Supplied information:
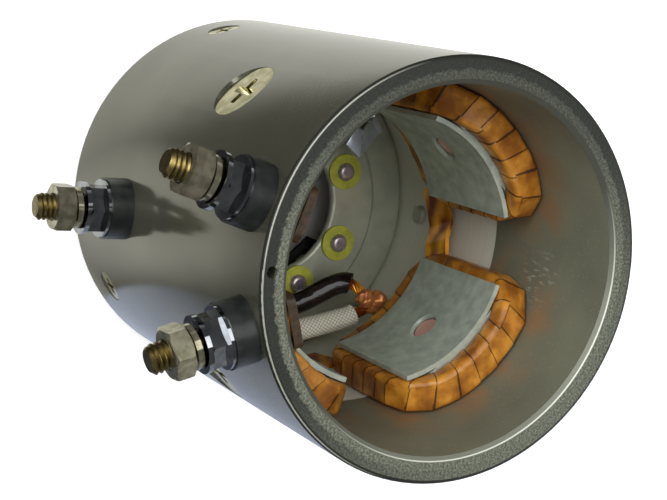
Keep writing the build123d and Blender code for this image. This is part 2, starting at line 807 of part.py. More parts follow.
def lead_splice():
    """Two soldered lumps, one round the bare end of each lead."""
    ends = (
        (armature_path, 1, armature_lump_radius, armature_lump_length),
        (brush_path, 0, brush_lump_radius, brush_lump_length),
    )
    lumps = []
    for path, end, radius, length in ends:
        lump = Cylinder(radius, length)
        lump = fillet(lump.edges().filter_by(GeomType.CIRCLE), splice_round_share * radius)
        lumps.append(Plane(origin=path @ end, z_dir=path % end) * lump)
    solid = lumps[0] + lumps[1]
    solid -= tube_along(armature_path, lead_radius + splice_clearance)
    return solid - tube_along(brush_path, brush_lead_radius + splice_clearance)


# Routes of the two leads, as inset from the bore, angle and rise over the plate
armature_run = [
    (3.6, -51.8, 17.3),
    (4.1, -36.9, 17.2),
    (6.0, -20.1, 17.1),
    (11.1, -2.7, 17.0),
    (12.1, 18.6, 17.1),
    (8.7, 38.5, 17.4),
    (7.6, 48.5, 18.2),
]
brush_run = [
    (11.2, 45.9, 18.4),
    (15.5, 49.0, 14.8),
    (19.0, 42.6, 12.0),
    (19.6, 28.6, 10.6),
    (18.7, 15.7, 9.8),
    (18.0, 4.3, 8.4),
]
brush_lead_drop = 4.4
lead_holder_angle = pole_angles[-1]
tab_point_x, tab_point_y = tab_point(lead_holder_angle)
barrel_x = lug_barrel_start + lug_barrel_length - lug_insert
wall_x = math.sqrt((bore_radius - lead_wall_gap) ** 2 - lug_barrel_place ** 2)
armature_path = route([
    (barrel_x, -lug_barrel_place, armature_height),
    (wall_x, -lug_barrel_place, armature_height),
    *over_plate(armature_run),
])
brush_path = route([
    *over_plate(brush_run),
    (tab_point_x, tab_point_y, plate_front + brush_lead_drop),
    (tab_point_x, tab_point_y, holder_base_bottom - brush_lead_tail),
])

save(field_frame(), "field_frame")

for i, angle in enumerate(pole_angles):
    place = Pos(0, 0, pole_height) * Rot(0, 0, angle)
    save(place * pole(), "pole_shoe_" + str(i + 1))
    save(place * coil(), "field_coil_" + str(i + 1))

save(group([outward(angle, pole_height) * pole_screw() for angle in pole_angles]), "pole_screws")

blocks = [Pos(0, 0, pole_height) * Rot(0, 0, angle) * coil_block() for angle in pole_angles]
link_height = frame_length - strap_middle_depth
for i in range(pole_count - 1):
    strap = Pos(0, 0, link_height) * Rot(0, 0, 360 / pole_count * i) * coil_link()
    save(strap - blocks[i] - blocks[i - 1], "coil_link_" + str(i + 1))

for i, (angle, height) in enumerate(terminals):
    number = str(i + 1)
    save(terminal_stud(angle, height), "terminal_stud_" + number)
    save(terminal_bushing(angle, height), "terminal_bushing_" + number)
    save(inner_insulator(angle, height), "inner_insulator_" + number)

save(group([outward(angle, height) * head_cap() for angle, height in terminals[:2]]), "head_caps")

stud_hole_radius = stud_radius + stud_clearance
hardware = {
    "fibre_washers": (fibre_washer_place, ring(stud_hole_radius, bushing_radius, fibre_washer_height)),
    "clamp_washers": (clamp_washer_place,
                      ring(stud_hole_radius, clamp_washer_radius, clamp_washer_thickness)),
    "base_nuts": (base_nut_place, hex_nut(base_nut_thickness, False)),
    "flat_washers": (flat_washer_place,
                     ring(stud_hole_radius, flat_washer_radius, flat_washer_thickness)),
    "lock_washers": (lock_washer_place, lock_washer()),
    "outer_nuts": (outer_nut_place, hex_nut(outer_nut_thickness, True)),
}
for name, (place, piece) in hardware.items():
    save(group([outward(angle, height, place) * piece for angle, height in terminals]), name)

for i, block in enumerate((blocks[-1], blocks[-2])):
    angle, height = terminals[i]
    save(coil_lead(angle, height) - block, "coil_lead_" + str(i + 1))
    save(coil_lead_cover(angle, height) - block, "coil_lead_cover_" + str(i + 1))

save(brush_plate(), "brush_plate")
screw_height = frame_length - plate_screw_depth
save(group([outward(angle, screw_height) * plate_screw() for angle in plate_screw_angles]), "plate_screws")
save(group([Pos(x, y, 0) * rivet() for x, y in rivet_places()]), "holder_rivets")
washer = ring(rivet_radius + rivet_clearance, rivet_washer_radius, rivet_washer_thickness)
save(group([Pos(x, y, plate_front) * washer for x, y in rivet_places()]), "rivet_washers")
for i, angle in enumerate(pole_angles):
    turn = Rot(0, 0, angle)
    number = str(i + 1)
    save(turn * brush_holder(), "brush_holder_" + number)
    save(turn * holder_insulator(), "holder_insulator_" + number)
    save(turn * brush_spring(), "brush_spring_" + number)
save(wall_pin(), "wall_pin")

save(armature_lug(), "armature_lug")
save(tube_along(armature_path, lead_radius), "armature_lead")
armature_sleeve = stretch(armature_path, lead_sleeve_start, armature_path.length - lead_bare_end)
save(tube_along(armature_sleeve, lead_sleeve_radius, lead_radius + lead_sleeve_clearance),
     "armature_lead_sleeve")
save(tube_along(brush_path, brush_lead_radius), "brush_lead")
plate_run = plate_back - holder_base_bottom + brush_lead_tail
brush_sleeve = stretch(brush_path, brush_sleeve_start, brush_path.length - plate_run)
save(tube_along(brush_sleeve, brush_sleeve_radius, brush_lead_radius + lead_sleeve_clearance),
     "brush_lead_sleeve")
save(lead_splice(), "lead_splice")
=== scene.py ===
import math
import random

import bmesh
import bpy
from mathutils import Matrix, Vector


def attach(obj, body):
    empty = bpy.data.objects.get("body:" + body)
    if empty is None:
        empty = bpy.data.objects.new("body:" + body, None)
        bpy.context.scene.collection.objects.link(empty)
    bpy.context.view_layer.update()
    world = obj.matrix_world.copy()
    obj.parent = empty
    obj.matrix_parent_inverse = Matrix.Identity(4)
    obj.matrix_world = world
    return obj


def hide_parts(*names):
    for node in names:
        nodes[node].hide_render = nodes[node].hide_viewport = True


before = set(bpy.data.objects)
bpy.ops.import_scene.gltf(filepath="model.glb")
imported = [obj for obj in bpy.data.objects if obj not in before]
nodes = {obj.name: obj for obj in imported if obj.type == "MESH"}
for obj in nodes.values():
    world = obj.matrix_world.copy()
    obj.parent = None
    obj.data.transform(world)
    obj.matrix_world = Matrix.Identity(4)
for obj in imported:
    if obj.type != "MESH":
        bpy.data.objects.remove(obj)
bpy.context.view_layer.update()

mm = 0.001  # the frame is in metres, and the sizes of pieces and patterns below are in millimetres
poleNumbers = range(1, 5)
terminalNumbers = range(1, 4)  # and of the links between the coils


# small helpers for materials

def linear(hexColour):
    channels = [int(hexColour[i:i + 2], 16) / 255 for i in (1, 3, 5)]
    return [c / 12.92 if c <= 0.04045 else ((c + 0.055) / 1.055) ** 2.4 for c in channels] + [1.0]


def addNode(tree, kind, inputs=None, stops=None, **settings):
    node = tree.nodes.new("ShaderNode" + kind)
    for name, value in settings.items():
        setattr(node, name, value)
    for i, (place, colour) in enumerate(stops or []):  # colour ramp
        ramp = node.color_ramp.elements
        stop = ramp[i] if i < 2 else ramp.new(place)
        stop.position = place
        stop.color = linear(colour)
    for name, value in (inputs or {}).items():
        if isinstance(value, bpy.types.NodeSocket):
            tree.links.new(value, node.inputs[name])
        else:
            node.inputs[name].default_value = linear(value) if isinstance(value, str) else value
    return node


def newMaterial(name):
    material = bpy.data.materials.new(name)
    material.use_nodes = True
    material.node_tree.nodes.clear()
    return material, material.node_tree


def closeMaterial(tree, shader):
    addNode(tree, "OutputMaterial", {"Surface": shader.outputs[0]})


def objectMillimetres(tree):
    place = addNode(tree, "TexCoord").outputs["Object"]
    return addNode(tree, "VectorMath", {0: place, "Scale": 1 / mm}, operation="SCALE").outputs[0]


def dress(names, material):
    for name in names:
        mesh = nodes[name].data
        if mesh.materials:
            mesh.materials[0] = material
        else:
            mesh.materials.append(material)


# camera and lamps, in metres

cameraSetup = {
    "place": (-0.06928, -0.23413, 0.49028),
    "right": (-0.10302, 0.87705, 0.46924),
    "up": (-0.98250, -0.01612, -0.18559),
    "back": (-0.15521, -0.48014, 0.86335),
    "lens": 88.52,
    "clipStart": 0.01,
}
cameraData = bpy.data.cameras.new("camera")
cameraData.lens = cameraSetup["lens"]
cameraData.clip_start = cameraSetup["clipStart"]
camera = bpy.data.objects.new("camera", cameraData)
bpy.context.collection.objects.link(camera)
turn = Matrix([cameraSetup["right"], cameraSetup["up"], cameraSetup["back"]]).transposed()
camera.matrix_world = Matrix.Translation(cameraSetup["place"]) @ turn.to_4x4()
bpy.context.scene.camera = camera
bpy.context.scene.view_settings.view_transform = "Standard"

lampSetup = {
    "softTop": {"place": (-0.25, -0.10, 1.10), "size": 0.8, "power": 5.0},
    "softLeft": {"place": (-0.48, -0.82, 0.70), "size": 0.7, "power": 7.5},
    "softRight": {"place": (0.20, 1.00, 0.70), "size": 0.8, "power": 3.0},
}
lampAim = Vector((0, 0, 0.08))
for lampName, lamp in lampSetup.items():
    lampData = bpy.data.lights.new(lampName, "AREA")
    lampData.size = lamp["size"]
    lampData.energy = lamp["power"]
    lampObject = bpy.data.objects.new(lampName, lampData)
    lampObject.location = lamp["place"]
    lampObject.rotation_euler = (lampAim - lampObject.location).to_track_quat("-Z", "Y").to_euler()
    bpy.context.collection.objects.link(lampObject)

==

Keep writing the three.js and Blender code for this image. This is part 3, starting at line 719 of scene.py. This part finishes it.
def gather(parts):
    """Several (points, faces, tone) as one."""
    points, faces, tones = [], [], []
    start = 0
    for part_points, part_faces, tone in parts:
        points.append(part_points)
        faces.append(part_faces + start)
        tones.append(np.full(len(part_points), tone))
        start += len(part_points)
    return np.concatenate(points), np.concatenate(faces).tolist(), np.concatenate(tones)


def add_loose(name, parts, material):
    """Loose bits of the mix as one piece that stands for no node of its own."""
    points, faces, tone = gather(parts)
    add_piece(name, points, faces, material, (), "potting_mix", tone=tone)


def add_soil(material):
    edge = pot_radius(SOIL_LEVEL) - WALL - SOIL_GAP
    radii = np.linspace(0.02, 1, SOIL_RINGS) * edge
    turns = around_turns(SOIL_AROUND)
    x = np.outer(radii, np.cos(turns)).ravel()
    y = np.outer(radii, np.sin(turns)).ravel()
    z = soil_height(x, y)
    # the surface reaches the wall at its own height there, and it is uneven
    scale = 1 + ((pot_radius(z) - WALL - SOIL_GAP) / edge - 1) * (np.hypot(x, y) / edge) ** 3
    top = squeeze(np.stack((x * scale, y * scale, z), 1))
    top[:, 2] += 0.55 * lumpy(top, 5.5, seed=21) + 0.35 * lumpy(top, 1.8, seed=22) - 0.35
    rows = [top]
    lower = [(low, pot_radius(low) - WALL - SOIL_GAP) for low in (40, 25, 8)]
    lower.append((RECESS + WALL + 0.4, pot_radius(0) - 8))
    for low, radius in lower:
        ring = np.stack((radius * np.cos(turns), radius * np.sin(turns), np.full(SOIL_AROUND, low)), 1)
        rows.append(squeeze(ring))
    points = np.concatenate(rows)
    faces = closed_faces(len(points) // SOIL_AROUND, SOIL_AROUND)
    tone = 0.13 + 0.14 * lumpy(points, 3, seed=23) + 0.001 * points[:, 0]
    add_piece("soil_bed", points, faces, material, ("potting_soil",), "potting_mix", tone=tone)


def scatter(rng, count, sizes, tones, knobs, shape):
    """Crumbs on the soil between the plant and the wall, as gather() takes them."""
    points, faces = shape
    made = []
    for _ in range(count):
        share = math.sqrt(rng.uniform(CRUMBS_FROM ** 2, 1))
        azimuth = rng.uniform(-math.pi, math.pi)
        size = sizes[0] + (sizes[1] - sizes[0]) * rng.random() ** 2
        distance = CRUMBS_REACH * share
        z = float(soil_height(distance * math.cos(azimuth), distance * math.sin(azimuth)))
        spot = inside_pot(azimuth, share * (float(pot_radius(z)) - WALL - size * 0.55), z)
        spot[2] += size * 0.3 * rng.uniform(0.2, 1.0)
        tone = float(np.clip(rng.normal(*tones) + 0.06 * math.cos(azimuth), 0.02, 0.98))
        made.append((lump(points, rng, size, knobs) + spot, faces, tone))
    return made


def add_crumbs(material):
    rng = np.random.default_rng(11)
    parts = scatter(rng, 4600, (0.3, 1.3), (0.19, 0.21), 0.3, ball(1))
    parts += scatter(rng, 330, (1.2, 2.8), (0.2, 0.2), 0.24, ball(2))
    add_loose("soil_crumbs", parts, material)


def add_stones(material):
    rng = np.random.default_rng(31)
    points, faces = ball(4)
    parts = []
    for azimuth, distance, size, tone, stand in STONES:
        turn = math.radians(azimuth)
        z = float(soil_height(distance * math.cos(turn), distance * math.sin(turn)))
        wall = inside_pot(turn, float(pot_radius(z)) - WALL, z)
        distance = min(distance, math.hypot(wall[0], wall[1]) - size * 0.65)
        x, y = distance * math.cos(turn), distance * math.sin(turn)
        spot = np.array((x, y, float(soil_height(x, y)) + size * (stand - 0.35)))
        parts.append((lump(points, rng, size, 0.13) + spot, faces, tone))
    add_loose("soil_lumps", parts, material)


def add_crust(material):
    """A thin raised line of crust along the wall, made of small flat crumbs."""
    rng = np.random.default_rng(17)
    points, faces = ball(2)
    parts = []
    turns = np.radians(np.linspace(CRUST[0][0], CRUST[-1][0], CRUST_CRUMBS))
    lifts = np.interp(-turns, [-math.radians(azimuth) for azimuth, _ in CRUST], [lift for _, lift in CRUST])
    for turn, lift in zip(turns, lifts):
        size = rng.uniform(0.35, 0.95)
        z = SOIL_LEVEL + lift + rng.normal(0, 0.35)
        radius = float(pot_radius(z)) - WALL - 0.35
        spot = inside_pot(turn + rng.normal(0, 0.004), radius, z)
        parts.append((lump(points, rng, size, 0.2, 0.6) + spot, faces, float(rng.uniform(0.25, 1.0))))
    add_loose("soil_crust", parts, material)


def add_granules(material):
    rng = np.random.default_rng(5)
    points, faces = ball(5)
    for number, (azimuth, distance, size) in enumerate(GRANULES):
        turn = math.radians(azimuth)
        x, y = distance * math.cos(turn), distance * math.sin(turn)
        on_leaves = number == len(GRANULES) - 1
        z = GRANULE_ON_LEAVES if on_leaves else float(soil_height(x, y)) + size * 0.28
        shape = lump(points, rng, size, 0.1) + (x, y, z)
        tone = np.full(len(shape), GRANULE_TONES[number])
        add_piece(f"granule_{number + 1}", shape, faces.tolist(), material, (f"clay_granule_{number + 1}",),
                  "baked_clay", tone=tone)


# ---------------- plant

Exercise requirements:
The lines to be given again exactly are those from the one containing "armature_path.length - lead_bare_end)" up to and including the one containing "for node in".

Result:
armature_sleeve = stretch(armature_path, lead_sleeve_start, armature_path.length - lead_bare_end)
save(tube_along(armature_sleeve, lead_sleeve_radius, lead_radius + lead_sleeve_clearance),
     "armature_lead_sleeve")
save(tube_along(brush_path, brush_lead_radius), "brush_lead")
plate_run = plate_back - holder_base_bottom + brush_lead_tail
brush_sleeve = stretch(brush_path, brush_sleeve_start, brush_path.length - plate_run)
save(tube_along(brush_sleeve, brush_sleeve_radius, brush_lead_radius + lead_sleeve_clearance),
     "brush_lead_sleeve")
save(lead_splice(), "lead_splice")
=== scene.py ===
import math
import random

import bmesh
import bpy
from mathutils import Matrix, Vector


def attach(obj, body):
    empty = bpy.data.objects.get("body:" + body)
    if empty is None:
        empty = bpy.data.objects.new("body:" + body, None)
        bpy.context.scene.collection.objects.link(empty)
    bpy.context.view_layer.update()
    world = obj.matrix_world.copy()
    obj.parent = empty
    obj.matrix_parent_inverse = Matrix.Identity(4)
    obj.matrix_world = world
    return obj


def hide_parts(*names):
    for node in names:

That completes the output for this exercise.